Vanno esclusi alcuni segni grafici eterodossi. Nella volontà di “opacizzare” il genere grammaticale, si ricorre ad artifici diversi, sostituendo in vari modi la terminazione tradizionale di nomi e aggettivi. Alcuni usano l’asterisco in fine di parola, in forme come “Car* collegh*” e “Car* tutt*”; oppure ricorrono allo schwa (una sorta di e rovesciato), come in “Carə studentə”; oppure ancora adottano come finale anche il numero 3, come in “Quello che è successo di riguarda tutt3, a prescindere dal colore politico di ognun3 di noi” (così leggo in un comunicato di un gruppo universitario studentesco). Le finalità paiono condivisibili, ma la lingua non ammette forzature. Resto perplesso quando leggo che in queste settimane, nel mondo anglosassone, ci si pone il problema di definire il genere (grammaticale) di Dio e ci si chiede se sia ancora il caso di intercedere presso il “Padre nostro” (ricorrendo al maschile). Ma come si potrebbe cambiare il “Padre nostro”, preghiera ed espressione indicata direttamente da Gesù? In Germania, un gruppo di giovani propose un paio d’anni fa di cambiare l’articolo maschile “Der” con il neutro “Das” quando si nomina la Divinità. Discutere del sesso di Dio richiama alla mente le medievali discussioni sul sesso degli angeli, inconcludenti e interminabili (lo dico con il massimo rispetto e senza nessuna competenza teologica). A volte anche opinioni per principio condivisibili possono generale effetti esagerati, o forse ridicoli. Luigi Labruna, professore emerito di Diritto Costituzionale all’Università di Napoli, a proposito di questi tentativi “innovatori”, opportunamente osserva che hanno suscitato «più che sconcerto, ilarità» 
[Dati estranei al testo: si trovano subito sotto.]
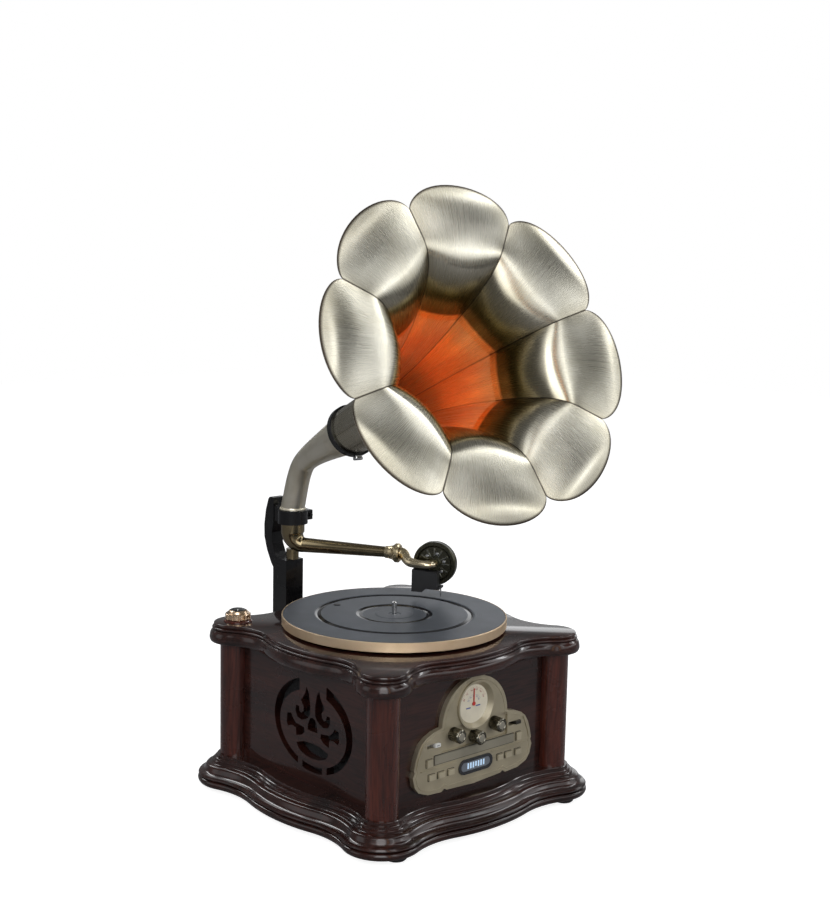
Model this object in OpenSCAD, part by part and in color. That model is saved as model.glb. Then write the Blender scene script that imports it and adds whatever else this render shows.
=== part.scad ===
// Record player with a horn: a moulded wooden case on four feet, a belt-driven platter,
// a radio and disc player in the front, and a tonearm and an eight-petal horn that turn
// in one collar behind the case. Millimetres, +Z up, +Y to the rear.
// The origin is on the floor, under the axis of the platter.

/* [Case] */
// Distance between the axes of the corner columns, and across the faces of the side panels
case_w = 300; // [296:1:330]
// Thickness of the side panels
panel_t = 12; // [9:0.5:13]
// Height of the side panels and columns
panel_h = 155; // [152:1:180]
// Radius of a corner column
column_r = 20.6; // [18:0.2:22]
// Height of a foot
foot_h = 7; // [5:0.5:15]
// Radius of a foot
foot_r = 13.5; // [8:0.5:16]
// Distance from the case centre to the front and rear rows of feet
foot_y = 177; // [165:1:185]

/* [Plinth moulding] */
// Height of the plinth
plinth_h = 39; // [36:1:50]
// Radius of the plinth's round corner at its widest
plinth_lobe_r = 50.5; // [48:0.5:54]
// Hollow of the plinth's outline: inward from the column's centre, and out from it
plinth_nook = [58, 40];
// Reach of the bow in the middle of each plinth side, out from the columns' centres
plinth_bow = 51.5; // [49:0.5:56]

/* [Top board moulding] */
// Thickness of the top board
board_t = 27; // [25:0.5:32]
// Radius of the board's round corner at its widest
board_lobe_r = 35; // [32:0.5:38]
// Hollow of the board's outline: inward from the column's centre, and out from it
board_nook = [62, 13.5];
// Reach of the bow in the middle of each board side, out from the columns' centres
board_bow = 29; // [26:0.5:33]

/* [Platter] */
// Radius of the platter
platter_r = 149.6; // [140:0.2:152]
// Height of the platter from the lower edge of its rim to its lip
platter_h = 13.2; // [12:0.2:18]
// Gap between the deck and the platter's rim
platter_gap = 3.8; // [2:0.2:8]
// Thickness of the platter's top plate
platter_t = 4; // [3:0.5:5]
// Thickness of the rubber mat at its rim
mat_t = 3; // [2.4:0.2:4]
// Radius of the spindle's bearing shaft
shaft_r = 4; // [3.8:0.1:6]
// Radius of the spindle's free end, for the hole of a record
spindle_r = 3.55; // [3.4:0.05:3.6]
// Height of the spindle's free end over the mat
spindle_h = 16; // [10:1:24]
// Radius of the hub under the platter that the belt runs on
hub_r = 64; // [55:1:70]
// Distance from the platter's axis to the motor's
motor_reach = 110; // [100:1:120]
// Radius of the motor's pulley
pulley_r = 6; // [5:0.5:9]
// Radius of the motor
motor_r = 18; // [14:0.5:22]
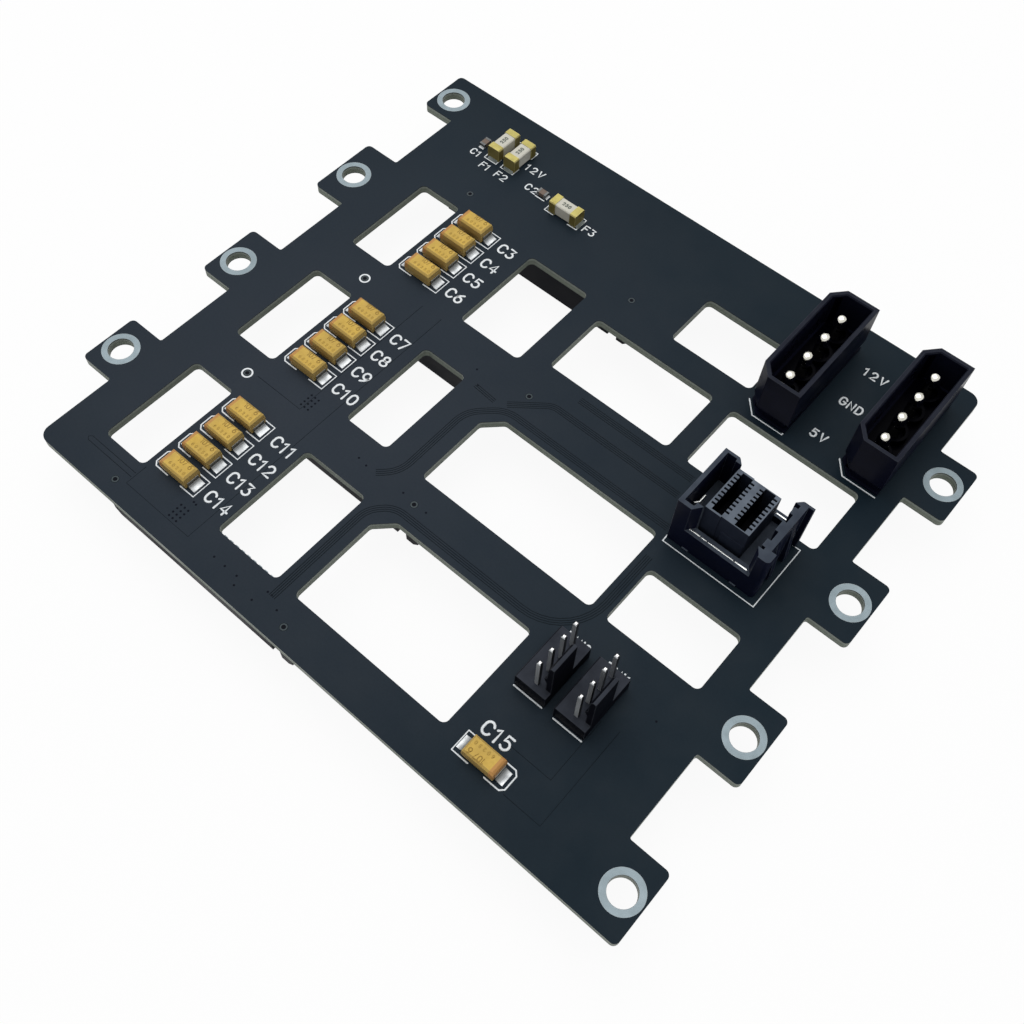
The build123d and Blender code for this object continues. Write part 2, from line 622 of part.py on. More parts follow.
def save_capacitors():
    """Twelve capacitors in three columns under the upper rows, and one turned round by itself."""
    places = []
    for row in ROWS[:BAYS - 1]:
        for step in range(CAPS_PER_ROW):
            places.append((CAP_X, row - CAP_BELOW_ROW - step * CAP_PITCH, 0))
    places.append((*CAP_15, 180))
    for number, (x, y, turn) in enumerate(places, start=3):
        save(f"capacitor_c{number}_body", placed(capacitor_body(), x, y, BOARD_T, turn))
        save(f"capacitor_c{number}_leads", placed(capacitor_leads(), x, y, BOARD_T, turn))


def save_fuses_and_chips():
    """Three square fuses and two small ceramic capacitors."""
    for number, (x, y, turn) in enumerate(FUSE_PLACES, start=1):
        core, cups = capped_block(FUSE_L, FUSE_W, FUSE_W, FUSE_CAP_L, FUSE_CAP_T, FUSE_EDGE)
        core = chamfer(core.edges().filter_by(Axis.X), FUSE_EDGE)
        save(f"fuse_f{number}_body", placed(core, x, y, BOARD_T, turn))
        save(f"fuse_f{number}_caps", placed(cups, x, y, BOARD_T, turn))
    for number, (x, y, turn) in enumerate(CHIP_PLACES, start=1):
        core, cups = capped_block(CHIP_L, CHIP_W, CHIP_H, CHIP_END_L, CHIP_END_T, 0)
        save(f"chip_c{number}_body", placed(core, x, y, BOARD_T, turn))
        save(f"chip_c{number}_ends", placed(cups, x, y, BOARD_T, turn))


def save_inlets():
    """Two power inlets side by side."""
    for number, ((x, y), spots) in enumerate(zip(INLET_PLACES, inlet_pin_spots()), start=1):
        save(f"power_inlet_{number}_housing", placed(inlet_housing(), x, y, BOARD_T))
        pins = [placed(inlet_pin(), px, py, BOARD_T) for px, py in spots]
        save(f"power_inlet_{number}_pins", pins)


def save_fan_headers():
    """Two fan headers side by side."""
    for number, ((x, y), spots) in enumerate(zip(FAN_PLACES, fan_pin_spots()), start=1):
        save(f"fan_header_{number}_base", placed(fan_base(), x, y, BOARD_T))
        pins = [placed(fan_pin(), px, py, BOARD_T) for px, py in spots]
        save(f"fan_header_{number}_pins", pins)


def save_data_connector():
    """Shroud, contact carrier, its blades, and the metal strips with the spring tab."""
    save("data_connector_shroud", placed(data_shroud(), 0, 0, BOARD_T))
    save("data_connector_core", placed(data_core(), 0, 0, BOARD_T))
    save("data_connector_contacts", placed(data_contacts(), 0, 0, BOARD_T))
    save("data_connector_strips", placed([*shell_strips(), spring_tab()], 0, 0, BOARD_T))


def save_sockets():
    """One drive socket on the underside of each bay."""
    for number, row in enumerate(ROWS, start=1):
        save(f"drive_socket_{number}_housing", placed(socket_housing(), SOCKET_MID_X, row, 0))
        save(f"drive_socket_{number}_contacts", placed(socket_contacts(), SOCKET_MID_X, row, 0))


os.makedirs("parts", exist_ok=True)
save("board", board())
save_capacitors()
save_fuses_and_chips()
save_inlets()
save_fan_headers()
save_data_connector()
save_sockets()
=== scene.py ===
import json
from math import cos, pi, radians, sin, tan

import bmesh
import bpy
from mathutils import Matrix, Vector


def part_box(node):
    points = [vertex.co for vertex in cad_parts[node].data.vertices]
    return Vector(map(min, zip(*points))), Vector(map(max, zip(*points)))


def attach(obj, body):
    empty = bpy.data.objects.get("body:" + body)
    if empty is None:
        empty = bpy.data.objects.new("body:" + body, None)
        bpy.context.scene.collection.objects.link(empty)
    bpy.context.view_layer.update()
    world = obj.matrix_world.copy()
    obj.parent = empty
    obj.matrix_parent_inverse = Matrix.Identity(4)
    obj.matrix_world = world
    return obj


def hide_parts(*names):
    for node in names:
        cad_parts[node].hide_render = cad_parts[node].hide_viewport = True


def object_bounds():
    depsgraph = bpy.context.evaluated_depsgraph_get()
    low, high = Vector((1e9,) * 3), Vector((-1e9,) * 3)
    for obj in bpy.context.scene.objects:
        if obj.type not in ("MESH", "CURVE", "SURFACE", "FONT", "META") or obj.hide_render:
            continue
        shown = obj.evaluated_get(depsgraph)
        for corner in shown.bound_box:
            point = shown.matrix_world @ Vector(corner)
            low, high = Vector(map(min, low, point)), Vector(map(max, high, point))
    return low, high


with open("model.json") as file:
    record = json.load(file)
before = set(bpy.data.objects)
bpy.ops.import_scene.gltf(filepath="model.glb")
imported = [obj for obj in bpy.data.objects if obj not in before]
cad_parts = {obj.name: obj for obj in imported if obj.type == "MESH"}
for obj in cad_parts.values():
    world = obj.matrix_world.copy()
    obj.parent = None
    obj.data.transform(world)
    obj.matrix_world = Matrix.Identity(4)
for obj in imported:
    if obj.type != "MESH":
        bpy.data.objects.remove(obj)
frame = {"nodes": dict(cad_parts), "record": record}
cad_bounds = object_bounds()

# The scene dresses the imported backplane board. Places below are in millimetres in the board's
# own frame: X along the drive sockets, Y across the bays, Z up from the underside.
MM = 0.001


def edges_of(node):
    """West, south, low, east, north and top edge of a CAD node, in millimetres."""
    low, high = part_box(node)
    return [value / MM for value in (*low, *high)]


def top_of(node):
    """Height of a CAD node's top."""
    return edges_of(node)[5]


def middle_of(node):
    """X and Y of a CAD node's middle."""
    west, south, _, east, north, _ = edges_of(node)
    return (west + east) / 2, (south + north) / 2


BOARD_TOP = top_of("board")
FLOOR_Z = cad_bounds[0][2] / MM

# Camera
LENS = 39.246
CAMERA_PLACE = (62.910, -81.759, 150.837)
CAMERA_AIM = (10.546, -14.536, BOARD_TOP)
CAMERA_ROLL = 3.337

# Printed ink and copper
INK_LINE = 0.27
INK_PROUD = 0.03
COPPER_PROUD = 0.02
GAP_WIDE = 0.13          # the bare gaps between masked traces, which look darker
LABEL_HIGH = 2.42
LABEL_PEN = 0.42
LABEL_NUDGE = 0.1        # a capacitor's label stands this far north of its middle line
GLYPH_WIDE = 0.72        # of the letter's height
GLYPH_STEP = 0.77        # from letter to letter, of the letter's height
SLIM_CELL = 0.76         # a 1's share of the usual step

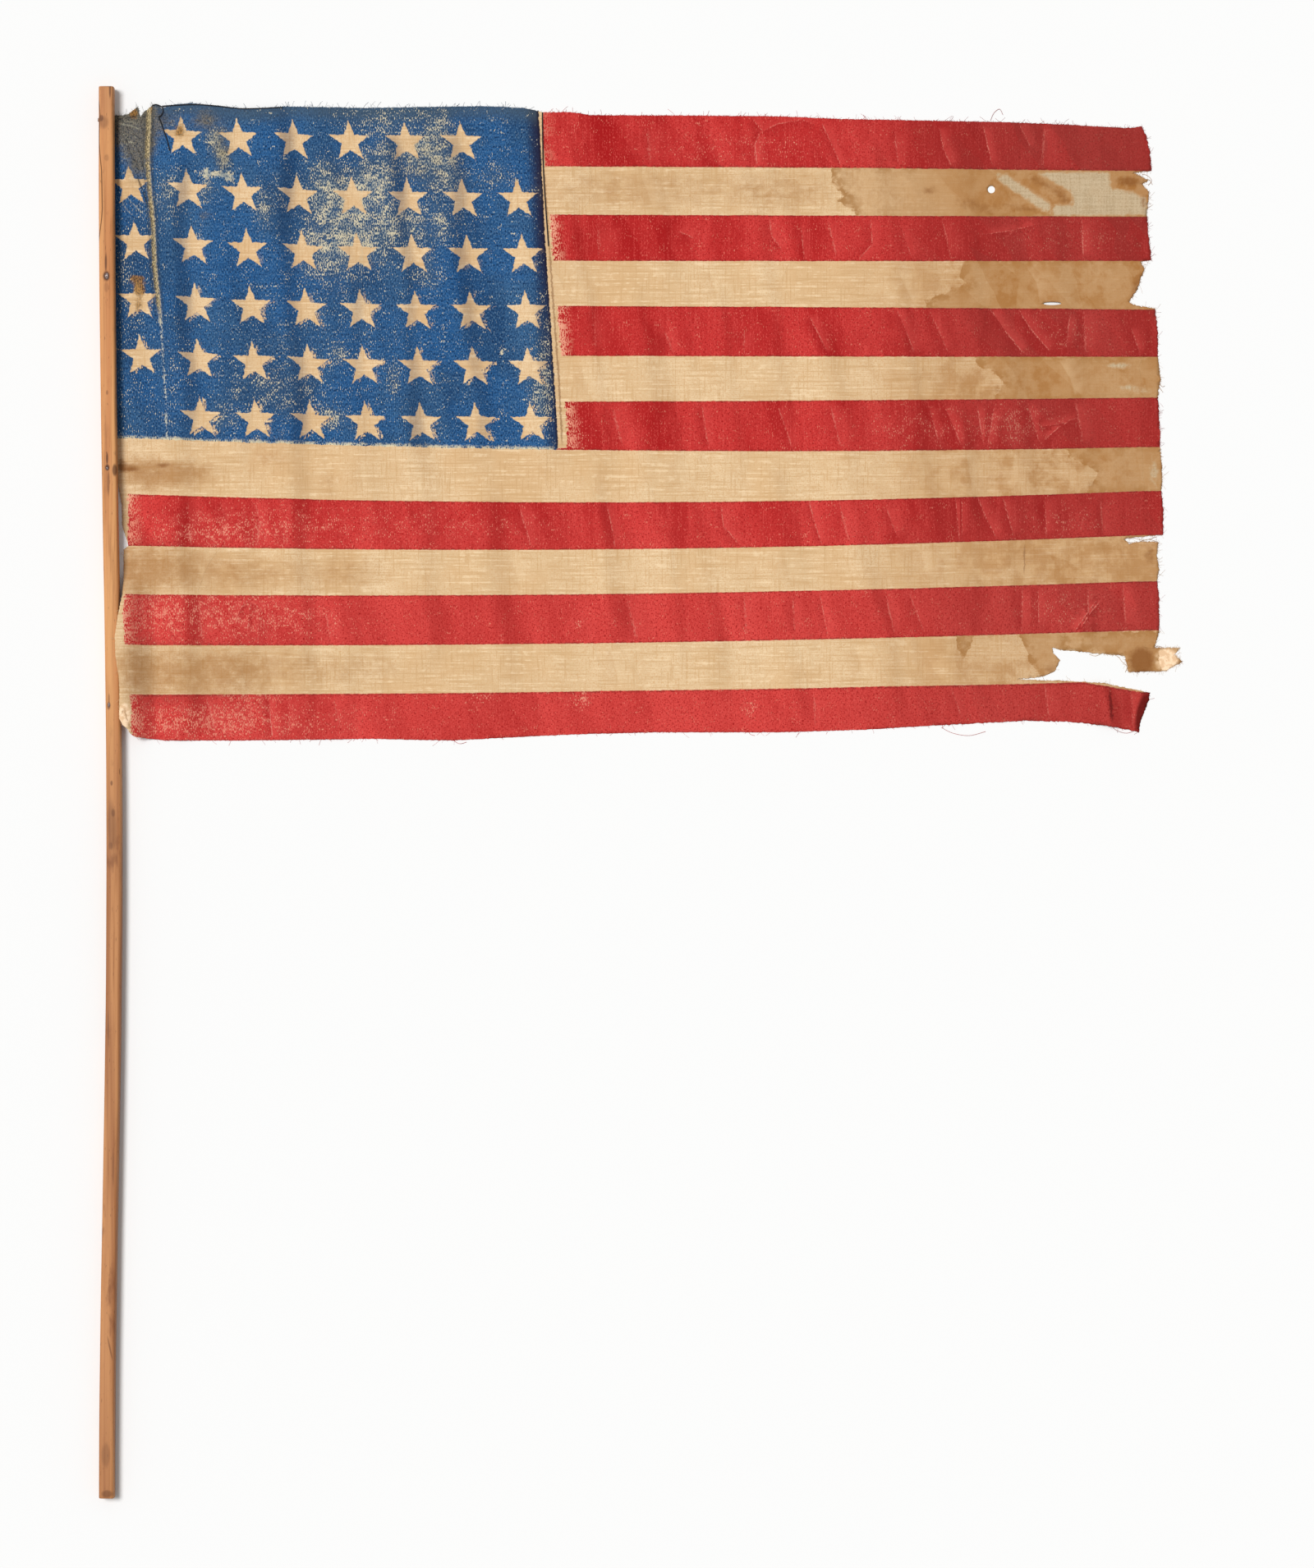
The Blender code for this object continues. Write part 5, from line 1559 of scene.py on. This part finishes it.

Per concludere. È giusto e opportuno, quando parliamo o scriviamo, prestare attenzione alle scelte relative al genere, evitando ogni forma di sessismo. Ma, per raggiungere l’obiettivo, non si può forzare la grammatica mettendola a servizio di un’ideologia. Trasferire brutalmente nella lingua posizioni ideologiche non è possibile, le estremizzazioni non sono opportune né offrono soluzioni effettive al problema della mancata inclusività, che è un fenomeno sociale da affrontare con strumenti idonei. La lingua aiuta, ma bisogna coinvolgere anche le menti e le coscienze.